O agendamento da visita de Lula e a sua recepção e discurso no Parlamento português propiciaram, como seria de esperar, um dos 25 de Abril mais animados dos últimos anos. Sem surpresa, André Ventura cavalgou a onda e logo no dia 22 de Abril escrevia no Twitter apelando à mobilização dos seus apoiantes contra Lula:
“No dia 25 de Abril venham todos ao Parlamento às 9h! Vamos juntar a voz de todos contra Lula da Silva, a corrupção e a promiscuidade de Estado. Por Portugal, pelo Brasil livre, pela Ucrânia.
Lugar do ladrão é na prisão!”
A despropositada condecoração atribuída pelo Presidente da República Portuguesa à esposa de Lula da Silva por supostos serviços relevantes prestados à cultura portuguesa (mais uma “marcelice”, como bem explicou João Miguel Tavares) propiciou a Ventura mais uma oportunidade para capitalizar nos seguintes termos:
“A nossa idiotice e subserviência não têm limites! Atribuir uma das ordens honoríficas mais importantes à mulher do Presidente brasileiro só porque sim? Qual foi o serviço enorme prestado à Nação?
Banalizar a Nação e os seus símbolos é um sinal evidente de decadência!”
Na manhã de 25 de Abril, a encenação culminou com os deputados do CH a mostrarem cartazes de protesto contra Lula e a baterem com as mãos na mesa enquanto outros grupos aplaudiam Lula. O que por sua vez levou Augusto Santos Silva a uma admoestação aos gritos que teve tanto de descabida no tom como de inconsequente nos resultados. Com as transmissões televisivas a oscilarem entre Lula e as manifestações pró e anti Lula, o CH e Ventura tiveram um dia em cheio. O 25 de Abril de 2023 foi um tour de force para o CH oferecido numa bandeja pelo PS e por Marcelo.
É cada vez mais evidente que a estratégia do PS para tentar sobreviver politicamente a curto prazo passa por promover o mais possível o CH e André Ventura à liderança da oposição, esvaziando o PSD. Depois de, nas legislativas de 2022, o papão do CH ter servido ao PS para chegar à maioria absoluta, potenciando o voto útil à esquerda, os socialistas parecem agora apostar numa bipolarização entre os dois partidos. Tudo na visita de Lula encaixa aliás na perfeição nessa estratégia: colocar o PSD numa posição desconfortável ao mesmo tempo que se municia o CH com múltiplos argumentos para mobilizar o eleitorado descontente com o Governo e se propiciam sucessivas oportunidades para que André Ventura se apresente mediaticamente como o líder da oposição e da direita em Portugal.

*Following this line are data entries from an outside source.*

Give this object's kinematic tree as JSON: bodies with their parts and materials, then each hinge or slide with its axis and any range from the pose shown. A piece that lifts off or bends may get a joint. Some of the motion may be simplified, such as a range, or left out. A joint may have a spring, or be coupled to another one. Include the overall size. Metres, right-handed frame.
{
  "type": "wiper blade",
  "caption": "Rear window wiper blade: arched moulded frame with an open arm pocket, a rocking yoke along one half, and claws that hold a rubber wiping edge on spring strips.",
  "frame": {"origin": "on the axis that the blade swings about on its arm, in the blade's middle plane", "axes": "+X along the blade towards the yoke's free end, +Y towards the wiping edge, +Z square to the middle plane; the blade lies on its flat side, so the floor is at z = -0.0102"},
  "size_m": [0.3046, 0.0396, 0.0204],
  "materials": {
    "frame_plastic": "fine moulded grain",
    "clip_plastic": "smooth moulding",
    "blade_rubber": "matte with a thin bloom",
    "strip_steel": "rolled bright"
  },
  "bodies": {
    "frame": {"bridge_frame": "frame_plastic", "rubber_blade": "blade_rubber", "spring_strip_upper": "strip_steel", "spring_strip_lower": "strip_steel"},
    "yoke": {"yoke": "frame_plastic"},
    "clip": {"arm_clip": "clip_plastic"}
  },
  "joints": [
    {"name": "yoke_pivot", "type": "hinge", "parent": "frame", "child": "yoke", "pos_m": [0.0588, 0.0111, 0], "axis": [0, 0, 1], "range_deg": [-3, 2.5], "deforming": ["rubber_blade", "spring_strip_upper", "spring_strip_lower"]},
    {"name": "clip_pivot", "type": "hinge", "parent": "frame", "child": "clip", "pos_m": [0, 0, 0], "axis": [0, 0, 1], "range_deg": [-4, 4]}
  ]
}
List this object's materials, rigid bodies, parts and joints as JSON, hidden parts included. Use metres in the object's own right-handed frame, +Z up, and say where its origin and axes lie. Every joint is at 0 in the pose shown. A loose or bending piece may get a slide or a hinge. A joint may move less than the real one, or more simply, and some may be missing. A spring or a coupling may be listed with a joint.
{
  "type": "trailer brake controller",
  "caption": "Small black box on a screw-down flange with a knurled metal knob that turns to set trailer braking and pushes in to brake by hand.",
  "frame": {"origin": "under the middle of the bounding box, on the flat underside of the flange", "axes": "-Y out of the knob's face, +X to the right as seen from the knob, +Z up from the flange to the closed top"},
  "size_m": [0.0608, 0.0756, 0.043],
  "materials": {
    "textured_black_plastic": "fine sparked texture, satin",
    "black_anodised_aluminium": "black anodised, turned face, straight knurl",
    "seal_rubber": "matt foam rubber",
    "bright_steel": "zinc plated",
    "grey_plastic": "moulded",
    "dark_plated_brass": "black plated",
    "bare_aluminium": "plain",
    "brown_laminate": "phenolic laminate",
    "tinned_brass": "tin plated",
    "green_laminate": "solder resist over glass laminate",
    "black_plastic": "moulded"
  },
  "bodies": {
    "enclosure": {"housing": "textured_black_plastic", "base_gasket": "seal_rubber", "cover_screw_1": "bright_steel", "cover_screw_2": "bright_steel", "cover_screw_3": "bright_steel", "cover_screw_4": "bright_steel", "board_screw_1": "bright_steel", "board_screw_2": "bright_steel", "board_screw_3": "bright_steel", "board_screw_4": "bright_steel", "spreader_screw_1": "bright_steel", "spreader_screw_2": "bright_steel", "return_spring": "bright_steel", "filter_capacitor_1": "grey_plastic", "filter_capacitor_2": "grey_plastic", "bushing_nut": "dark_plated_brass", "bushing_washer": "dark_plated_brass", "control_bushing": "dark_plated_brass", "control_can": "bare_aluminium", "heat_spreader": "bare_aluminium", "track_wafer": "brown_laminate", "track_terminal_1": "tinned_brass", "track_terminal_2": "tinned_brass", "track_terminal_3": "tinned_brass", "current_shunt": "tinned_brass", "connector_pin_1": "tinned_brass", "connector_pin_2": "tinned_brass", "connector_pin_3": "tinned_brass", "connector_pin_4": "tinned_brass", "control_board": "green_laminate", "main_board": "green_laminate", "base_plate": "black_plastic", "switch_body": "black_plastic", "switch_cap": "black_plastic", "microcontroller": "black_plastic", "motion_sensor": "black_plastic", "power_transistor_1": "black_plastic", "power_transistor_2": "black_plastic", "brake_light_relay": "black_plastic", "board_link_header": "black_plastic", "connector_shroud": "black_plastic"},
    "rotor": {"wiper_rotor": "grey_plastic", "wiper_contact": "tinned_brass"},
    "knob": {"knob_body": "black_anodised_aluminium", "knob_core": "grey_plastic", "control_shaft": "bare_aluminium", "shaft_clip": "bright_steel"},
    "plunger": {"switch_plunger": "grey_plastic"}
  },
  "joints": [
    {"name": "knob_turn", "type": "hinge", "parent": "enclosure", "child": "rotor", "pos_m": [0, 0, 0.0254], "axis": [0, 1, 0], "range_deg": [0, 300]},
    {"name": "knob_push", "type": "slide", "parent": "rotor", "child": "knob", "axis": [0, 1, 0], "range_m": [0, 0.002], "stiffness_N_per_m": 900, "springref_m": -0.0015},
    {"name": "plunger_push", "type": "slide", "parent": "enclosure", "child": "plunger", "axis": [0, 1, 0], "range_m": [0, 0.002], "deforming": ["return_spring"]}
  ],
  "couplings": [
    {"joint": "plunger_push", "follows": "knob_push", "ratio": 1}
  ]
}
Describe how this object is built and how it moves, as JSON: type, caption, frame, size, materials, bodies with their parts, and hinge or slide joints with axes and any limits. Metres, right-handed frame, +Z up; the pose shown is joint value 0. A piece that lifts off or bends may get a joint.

Os episódios têm-se aliás sucedido: desde os apelos à proibição do CH por parte de Ana Gomes até a variadas intervenções discriminatórias e parciais por parte de Augusto Santos Silva e de Edite Estrela na condução dos trabalhos na Assembleia da República, sempre com a nota comum de colocarem os holofotes no CH ao mesmo tempo que lhe atribuem capital de queixa face ao “sistema” e ao “regime”.
Em muitos desses episódios, como nesta intervenção de Edite Estrela, fica a dúvida se estamos perante “apenas” uma mistura de parcialidade com arrogância ou se há mesmo uma encenação deliberada do PS para promover o CH. Uma terceira possibilidade é que alguns dos protagonistas socialistas destes actos se enquadrem na primeira hipótese ao mesmo tempo que os estrategas socialistas percebem e vêem com agrado a segunda hipótese e a consequente promoção do CH.
Com o PSD notoriamente fragilizado e com um dos mais deprimentes grupos parlamentares de que há memória, a estratégia socialista de esvaziamento e de debilitação do PSD e de bipolarização com o CH pode muito bem funcionar (salvo, talvez, num cenário de regresso de Pedro Passos Coelho). Mas não deixa por isso de ser uma estratégia arriscada a médio e longo prazo. Vale a pena recordar que em França, depois de anos sucessivos de promoção de Le Pen e da FN, quem acabou por ficar esvaziado foi o próprio PSF. É compreensível o apego do PS ao poder e a sua resistência a afrouxar o controle sobre o aparelho de Estado e sobre a execução dos fundos europeus, mas em nome desses tacticismos partidários de curto prazo os socialistas estão a brincar com o fogo.